Abstract
The urgent global transition towards renewable energy critically requires the expansion of Offshore Wind Farms (OWFs). However, this development intersects with established human activities in the marine environment, often leading to significant conflicts, particularly with fisheries (Gill et al., 2020; Farr et al., 2021; Szostek et al., 2025). Yet, the exclusion of fishing activities within OWF perimeters can sometimes offer positive ecological benefits. Worldwide, OWFs have been shown to affect marine life by disrupting the behavior, reproduction, physiology and survival of exploited species. Such impacts arise through mechanisms including underwater noise and vibration, habitat loss and alteration, electromagnetic fields, and increased collision risk, ultimately affecting the productivity and sustainability of fisheries (Hogan et al., 2023).
While research in regions with established bottom-fixed OWFs, such as the North Sea and the North Atlantic, has documented various ecological impacts that highlight the need for careful planning (White et al., 2012), studies examining the effects of floating OWFs on exploited species and fisheries remain notably scarce. This is particularly true within the unique ecological and socio-economic context of the Mediterranean Sea, where OWF development remains in its early stages (Lloret et al., 2022, 2023; Wawrzynkowski et al., 2025). This knowledge gap is significant given the Mediterranean's unique ecological and economic context, where fisheries are vital for local communities (FAO, 2023). Substantial ambitions for OWF are currently observed in the Mediterranean Sea (Defingou et al., 2019). While large-scale deployment is still in its nascent stages and often faces complex planning and regulatory hurdles, the considerable number of proposed projects and national targets indicate a strong trajectory towards future expansion in this region. This impending development poses significant ocean and coastal management challenges, as the proposed OWF development areas often intersect with fishing grounds. Here, marine resources are ecologically crucial, and fishing activities hold significant economic and cultural importance (Fayram and De Risi, 2007; Lloret et al., 2022, 2023). Therefore, understanding and actively mitigating the potential negative impacts of OWFs on exploited species is crucial for achieving a sustainable coexistence between renewable energy initiatives and the preservation of fishing grounds and coastal communities.

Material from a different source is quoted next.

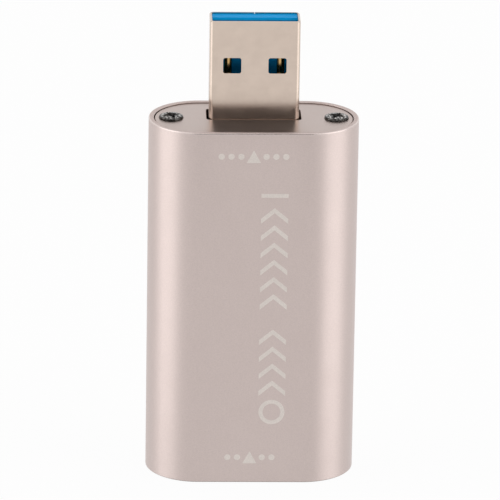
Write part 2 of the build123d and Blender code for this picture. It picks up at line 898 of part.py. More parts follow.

In the Mediterranean, the focus is predominantly on floating technology due to the region's deep waters and challenging seabed conditions (Defingou et al., 2019). The region's vital fishing grounds are concentrated on its generally narrow continental shelves (Papaconstantinou and Farrugio, 2000), holding significant cultural and economic value (Farrugio et al., 1993; Gómez and Maynou, 2020). As floating OWFs are increasingly proposed in these areas, effective maritime spatial planning (MSP) of Offshore Wind Development Areas (OWDAs) and projects becomes critical. This entails optimizing the design and location of these developments to minimize their impact on fishery resources, thereby ensuring sustainable coexistence between renewable energy initiatives and traditional fishing practices (Hogan et al., 2023; Smythe, 2024; Montero et al., 2025). Achieving this necessitates the integration of robust governance frameworks with ecological vulnerability assessments, including consideration of fishers' engagement and cumulative impacts within existing legal and planning instruments.

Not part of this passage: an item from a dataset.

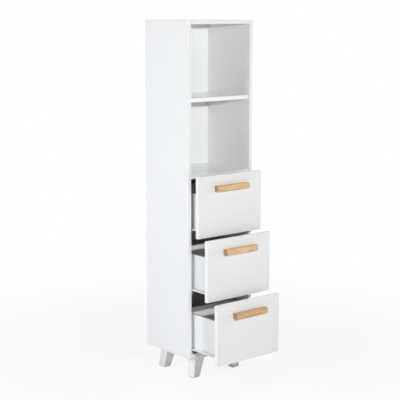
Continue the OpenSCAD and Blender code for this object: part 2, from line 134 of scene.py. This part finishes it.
for side in ("left_side", "right_side"):
    melamine(side, "#f4f5f5", "#f0f1f1", "#e9eae9", "YZ")

# ---- Fixed panels ----
# Top, deck and bottom are cut from the same coated board and stand between the sides, where dowels and
# cam bolts hold them. The front edge carries the band, and so does the rear one, which lies against the
# back panel.
for panel in ("top_panel", "deck_panel", "bottom_panel"):
    melamine(panel, "#f4f5f5", "#f0f1f1", "#e9eae9", "Y")

# ---- Back panel ----
# Thin hardboard slid into grooves. Its inner face is lacquered white and smooth, the rear face is the
# raw brown board, pressed from steamed wood fibres that lie every way and show as pale and dark flecks.
LACQUER = 0.25
# Single fibres are a few hundredths of a millimetre wide: these are drawn as thick bundles of them.
FIBRE = 5.0
FIBRE_RELIEF = 0.02
LAID_WAYS = (0.6, -0.9)


def hardboard(node, name, light, shade, fleck, fibre, axis, raw_below):
    """White lacquer on the face, and raw hardboard beyond a level along an axis: two browns, with noise
    stretched two ways for its fibres. raw_below says on which side of the level the raw board lies."""
    finish, shader, place = begin(name)
    low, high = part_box(node)
    face = (high if raw_below else low)["XYZ".index(axis)] / MM + (-LACQUER if raw_below else LACQUER)
    level = wire(finish, "SeparateXYZ", {"Vector": place}, out=axis)
    raw = wire(finish, "Math", {0: level, 1: face}, operation="LESS_THAN" if raw_below else "GREATER_THAN")
    clouds = wire(finish, "TexNoise", {"Vector": place, "Scale": 1 / CLOUD, "Detail": 4})
    lacquer = wire(finish, "Mix", {"Factor": clouds, "A": linear(light), "B": linear(shade)},
                   data_type="RGBA")
    fibres = None
    for turn in LAID_WAYS:
        laid = wire(finish, "Mapping", {"Vector": place, "Rotation": (turn, turn, turn),
                                        "Scale": (1 / FIBRE, 4 / FIBRE, 4 / FIBRE)})
        strand = wire(finish, "TexNoise", {"Vector": laid, "Scale": 1.0, "Detail": 4, "Roughness": 0.7})
        fibres = wire(finish, "Math", {0: fibres, 1: strand}, operation="MULTIPLY") if fibres else strand
    flecks = wire(finish, "MapRange", {"Value": fibres, "From Min": 0.12, "From Max": 0.42})
    brown = wire(finish, "Mix", {"Factor": flecks, "A": linear(fleck), "B": linear(fibre)},
                 data_type="RGBA")
    colour = wire(finish, "Mix", {"Factor": raw, "A": lacquer, "B": brown}, data_type="RGBA")
    roughness = wire(finish, "MapRange", {"Value": raw, "To Min": 0.38, "To Max": 0.75})
    feed(finish, shader, colour, roughness, flecks, FIBRE_RELIEF)
    coat([node], finish)


hardboard("back_panel", "lacquered_hardboard_back", "#f4f6f4", "#f0f2f1", "#7d5c3e", "#b08d66",
          "Y", False)

# ---- Dowels, cams and cam bolts ----
# Rolled beech dowels and die-cast cams with plated bolts hold the panels between the sides. All of them
# sit in their holes, and only the faces of the cams show, under the panels.
# Beech pores and zinc crystals are a tenth of a millimetre wide or less, and are drawn coarser.
BEECH_PORE = 0.9
PORE_STRETCH = 0.12
PORE_RELIEF = 0.05
CAST_CRYSTAL = 1.4
PLATED_CRYSTAL = 0.8
CRYSTAL_RELIEF = 0.01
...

This paper addresses this critical need by conducting a trait-based vulnerability assessment of commercially important species, examining stressors associated with floating OWFs in the NW Mediterranean.
While there is a growing interest in assessing species vulnerability to a range of stressors using a trait-based approach (Butt et al., 2022), no such methodology has yet been specifically applied to stressors linked to OWFs. The adoption of this methodology in our study, marking its first application in the context of OWF development, is particularly suitable because it offers a systematic and predictive evaluation of vulnerability across a broad range of species, even those for which direct impact data are scarce. Crucially, this approach moves beyond simple observation to provide a mechanistic understanding of why certain species are vulnerable to OWF-related stressors. By focusing on inherent ecological and life history characteristics, this method enhances our understanding of how exploited species are likely to respond to various OWF-related pressures. The overarching goal of this study is twofold: first, to provide data-driven insights that aid policymakers in defining OWDAs that avoid or minimize impacts on fishery resources; and second, to offer practical guidance for mitigating the infrastructure's effects on these resources throughout the wind farm lifecycle (survey, construction, operation, and dismantling). Ultimately, this tool strives to provide nuanced, mechanism-based insights that can inform targeted and tailored management strategies for mitigating the potential impacts of OWF-related stressors on commercially important species, while considering the broader context of marine spatial planning and stakeholder interests. Using a case study in the NW Mediterranean, we highlight the importance of understanding and evaluating the vulnerability of commercial species to floating OWF-related stressors within the context of marine spatial planning and marine resource management. This vulnerability assessment tool aims to contribute to informed decision-making for the sustainable co-development of offshore wind energy and commercial fisheries, emphasizing its potential to be operationalized within existing management frameworks.